Caffarena came from a relatively wealthy family, and sponsored the lion’s share of the expenses. The Argentinian public hence felt it was Boca that represented the country, and the docks were packed with well-wishers to send the team off across the Atlantic. Caffarena went along with the team in the end on the twenty-two day boat trip as a hired pen for the newspaper El Telégrafo, but acted as much more than a passenger acting as a journalist. He massaged them, trained them, he acted as kit man, he organized recreational activities, and acted as a delegate. He simply did everything a modern club hires big teams of professionals to do today. Another delegate hence nicknamed him ‘the twelfth man’.
And it was in no other place than Madrid where Boca Juniors’ popularity rose beyond the reach of the other clubs back home. After a couple of rather anonymous performances in Vigo and A Coruña, two impressive wins against Atlético Madrid and Real Madrid in the Spanish capital made the Europeans realize that this was not just a team on holiday. Over the next five months Boca Juniors went on to win 15 of their 19 matches, racking up a goal difference of 40-16, and beating what was practically a German national team in the process. But they hadn’t only dazzled the Europeans. Upon returning to Buenos Aires, they were lauded as national heroes, and AFA titled the ‘Honourable Champions of 1925’. And so was the myth of the twelfth player, a label that passed from Caffarena and over to the fanatic Boca fans in general, despite the protagonist living on until 1972.

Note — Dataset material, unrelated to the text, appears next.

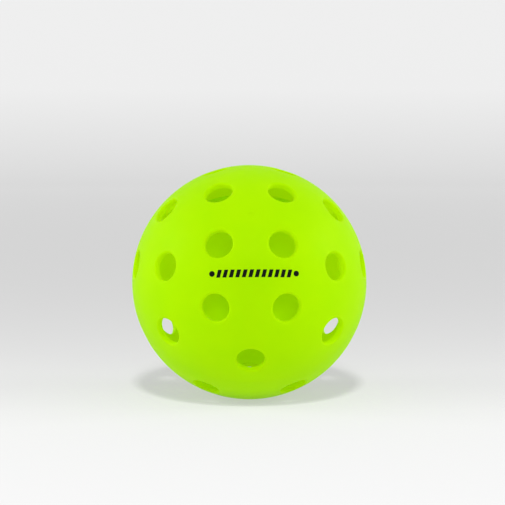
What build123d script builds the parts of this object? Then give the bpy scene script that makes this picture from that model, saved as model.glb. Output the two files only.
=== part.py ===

But tonight there’s no Caffarena. Nor more than a fraction of the real ‘La Doce’ as most members can neither afford the trip or obtain a ticket to the match. The leaders are barred from entering Spain, and hence they can’t control neither the income nor atmosphere in their greatest final to date. So who’s the twelfth player now? Is it Real Madrid president Florentino Pérez, the beneficiary not only in both direct and indirect revenues, but perhaps most of all because of its publicity? Is it the FIFA president Gianni Infantino, who can now showcase what a Club World Cup can be like, persuading his voters to accept a deal backed by Chinese and Saudi cash in exchange for sportswashing and influence? Or is it their favourite type of fan, well off and well behaving football tourists that make their presence felt on the stadium not with non stop chanting, flag waving and pyrotechnical displays, but with their selfie taking cell phones and for-the-occasion-merchandise like half-and-half scarves?